▸ Task to complete: Your task is to print every entry below exactly as given.

--- begin Data provided ---

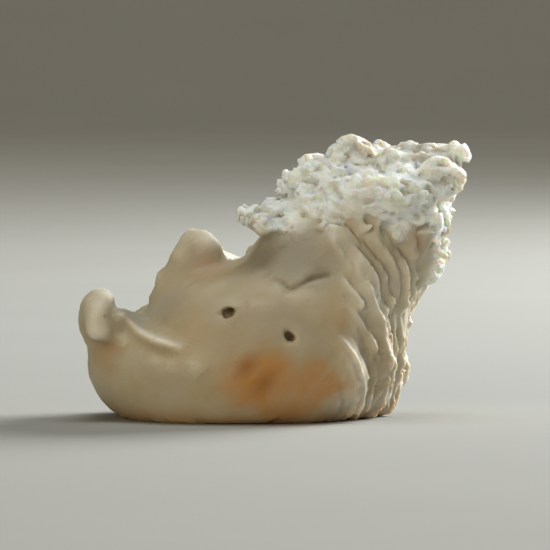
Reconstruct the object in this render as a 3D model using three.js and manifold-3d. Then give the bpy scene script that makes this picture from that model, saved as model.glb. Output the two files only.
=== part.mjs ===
// Meringue cookie: one spooned dollop of whipped egg white and sugar, baked to a dry shell.
// The spoon left a smooth face at the front, strands where it dragged down the right flank, a torn
// crest that leans to the right, and a tail at the left that curls up and over.
// Millimetres, +Z up. The cookie rests on z = 0 and the smooth face looks along -Y.
//
// The foam is a distance field: below 0 inside, and about as many millimetres from the skin as it
// says. Spoonfuls, peaks, strands and crumbs are blended in it, and its skin is then drawn as
// triangles. manifold-3d cuts the pores, the cracks and the flat base.
import * as THREE from "three";
import { ImprovedNoise } from "three/addons/math/ImprovedNoise.js";
import Module from "manifold-3d";
import { mergeVertices } from "three/addons/utils/BufferGeometryUtils.js";

const { clamp, degToRad, lerp, seededRandom, smoothstep } = THREE.MathUtils;

// Driving dimensions
const LENGTH = 51; // curled tail to leaning crest
const DEPTH = 40; // smooth face to back
const HEIGHT = 37; // baking sheet to the top of the crest
const CELL = 1.2; // the skin's triangles are about this wide

// Places are shares of the driving dimensions: x and y run from the middle of the cookie in half
// lengths and half depths, and z from the base in heights. Radii, widths and heights are millimetres
// unless they are called shares.

// Every spoonful that the dollop was built from: the place of its centre, and its radii as shares
const SPOONFULS = [
  { name: "foot", centre: [-0.1, 0.05, 0.16], radii: [0.76, 0.88, 0.285] },
  { name: "face", centre: [0.03, -0.21, 0.305], radii: [0.52, 0.61, 0.225] },
  { name: "shoulder", centre: [0.35, 0.0, 0.5], radii: [0.41, 0.63, 0.3] },
  { name: "crown", centre: [0.55, 0.05, 0.795], radii: [0.4, 0.42, 0.155] },
  { name: "cheek", centre: [0.69, 0.02, 0.665], radii: [0.2, 0.42, 0.15] },
  { name: "tail", centre: [-0.6, -0.11, 0.195], radii: [0.26, 0.36, 0.135] },
  { name: "nub", centre: [-0.31, -0.06, 0.37], radii: [0.15, 0.29, 0.155] },
  { name: "back", centre: [-0.12, 0.5, 0.315], radii: [0.42, 0.4, 0.215] },
  { name: "heel", centre: [0.43, 0.21, 0.195], radii: [0.23, 0.5, 0.205] },
];
const SPOONFUL_BLEND = 5; // the width over which one spoonful flows into the next

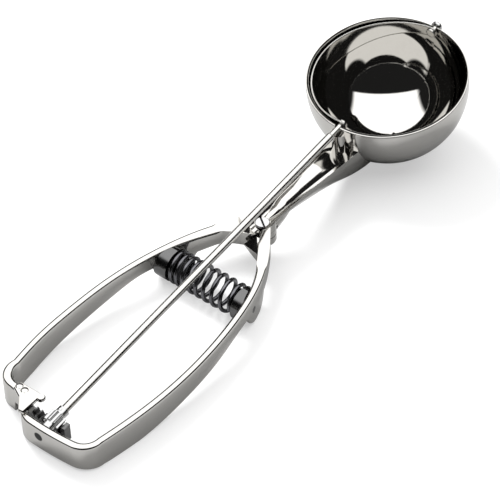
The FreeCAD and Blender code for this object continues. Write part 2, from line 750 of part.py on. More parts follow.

--- end Data provided ---

▸ Correct response:
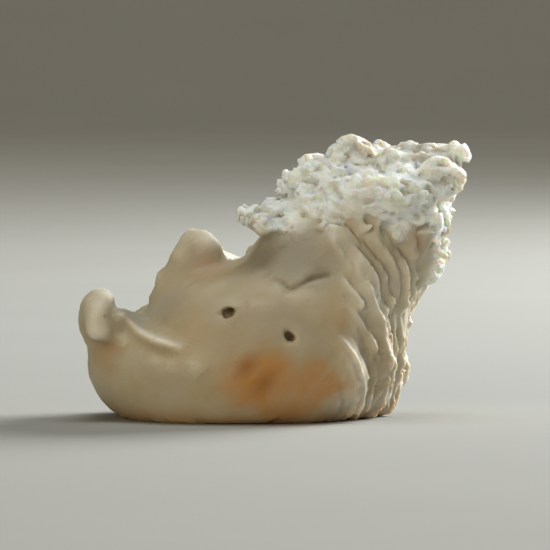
Reconstruct the object in this render as a 3D model using three.js and manifold-3d. Then give the bpy scene script that makes this picture from that model, saved as model.glb. Output the two files only.
=== part.mjs ===
// Meringue cookie: one spooned dollop of whipped egg white and sugar, baked to a dry shell.
// The spoon left a smooth face at the front, strands where it dragged down the right flank, a torn
// crest that leans to the right, and a tail at the left that curls up and over.
// Millimetres, +Z up. The cookie rests on z = 0 and the smooth face looks along -Y.
//
// The foam is a distance field: below 0 inside, and about as many millimetres from the skin as it
// says. Spoonfuls, peaks, strands and crumbs are blended in it, and its skin is then drawn as
// triangles. manifold-3d cuts the pores, the cracks and the flat base.
import * as THREE from "three";
import { ImprovedNoise } from "three/addons/math/ImprovedNoise.js";
import Module from "manifold-3d";
import { mergeVertices } from "three/addons/utils/BufferGeometryUtils.js";

const { clamp, degToRad, lerp, seededRandom, smoothstep } = THREE.MathUtils;

// Driving dimensions
const LENGTH = 51; // curled tail to leaning crest
const DEPTH = 40; // smooth face to back
const HEIGHT = 37; // baking sheet to the top of the crest
const CELL = 1.2; // the skin's triangles are about this wide

// Places are shares of the driving dimensions: x and y run from the middle of the cookie in half
// lengths and half depths, and z from the base in heights. Radii, widths and heights are millimetres
// unless they are called shares.

// Every spoonful that the dollop was built from: the place of its centre, and its radii as shares
const SPOONFULS = [
  { name: "foot", centre: [-0.1, 0.05, 0.16], radii: [0.76, 0.88, 0.285] },
  { name: "face", centre: [0.03, -0.21, 0.305], radii: [0.52, 0.61, 0.225] },
  { name: "shoulder", centre: [0.35, 0.0, 0.5], radii: [0.41, 0.63, 0.3] },
  { name: "crown", centre: [0.55, 0.05, 0.795], radii: [0.4, 0.42, 0.155] },
  { name: "cheek", centre: [0.69, 0.02, 0.665], radii: [0.2, 0.42, 0.15] },
  { name: "tail", centre: [-0.6, -0.11, 0.195], radii: [0.26, 0.36, 0.135] },
  { name: "nub", centre: [-0.31, -0.06, 0.37], radii: [0.15, 0.29, 0.155] },
  { name: "back", centre: [-0.12, 0.5, 0.315], radii: [0.42, 0.4, 0.215] },
  { name: "heel", centre: [0.43, 0.21, 0.195], radii: [0.23, 0.5, 0.205] },
];
const SPOONFUL_BLEND = 5; // the width over which one spoonful flows into the next

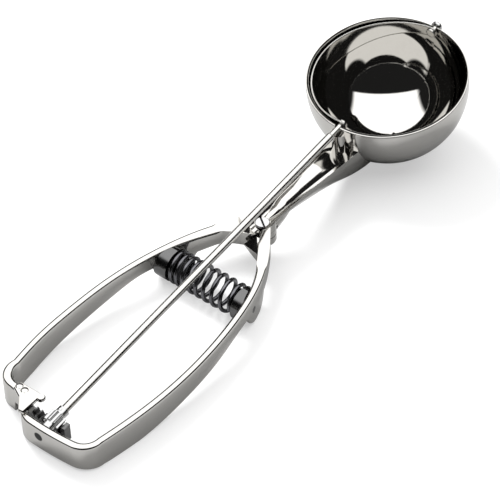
The FreeCAD and Blender code for this object continues. Write part 2, from line 750 of part.py on. More parts follow.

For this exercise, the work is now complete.